Above her swirls several of her biggest fans.
Next, we witnessed milking time. Let me tell you something. This sight brought back some painful memories from my own lactation days.
No wonder they are eager and willing to line up for milking.
Ahhhh. Sweet relief!
These cows do have dirty feet but prior to attaching the super-sized pumps each teat is individually sterilized and wiped down. We watched the whole process from start to finish. It’s all digitized and sensitized and sanitized and niftyized. The pumps sense when the milk is coming slower and they automatically unlatch. Eventually they all drop and drain and self-clean, creating a milk river.
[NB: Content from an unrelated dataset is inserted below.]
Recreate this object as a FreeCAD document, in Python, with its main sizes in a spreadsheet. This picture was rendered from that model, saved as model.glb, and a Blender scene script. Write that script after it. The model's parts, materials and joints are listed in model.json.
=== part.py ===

Here Farmer John is pouring 45 gallons of fresh milk into a barrel to be taken and fed to the baby cows in the nursery.
Next, we headed down to visit the nursery.
My kids and the baby bovines interacted well and exchanged notes on personal hygiene methods.
I’m sad to say there are some striking similarities.
They could have taught this lady a thing or two. Two words: KLEE- NEX people! Sheesh.
I guess the bovine bonding concept worked out after all.
They look like they are really hearing each other. Like, you know… a town hall or something.
I don’t think that this much love happens at town halls though.
The nursery was my favorite part. I’m such a girl. I love baby animals. Each baby cow is in their own little incubator so that they are less likely to spread infections, as young cows are more prone to get sick than older cows. Keeping them separated helps to keep them all fit as a fiddle and free of disease.
Golly they were cute.
They really like to suck on your fingers.
((sniff sniff)) “Smells earthy. I want me some of that….”
“Come here! Get over here… you smells yummy.”
“Hey… where’s you going?! I wants more!”
“nom nom nom…”
It was a great experience for the kids and a neat way to spend the afternoon.
I do feel sort of bad that we probably smelled like a dairy farm when we arrived at our hosts’ house. But it was worth it.
And I know those cows really appreciated having visitors. Maybe they liked seeing where their milk goes as much as we enjoyed seeing from whence it comes. Seriously though, it was neat for city kids who are so far removed from the food supply to see all of this up close and personal. Having visited a dairy farm, a turkey hatchery, a raisin plant, and trout farms as a child and if those experiences are any indicator, I think my kids will never forget the visit.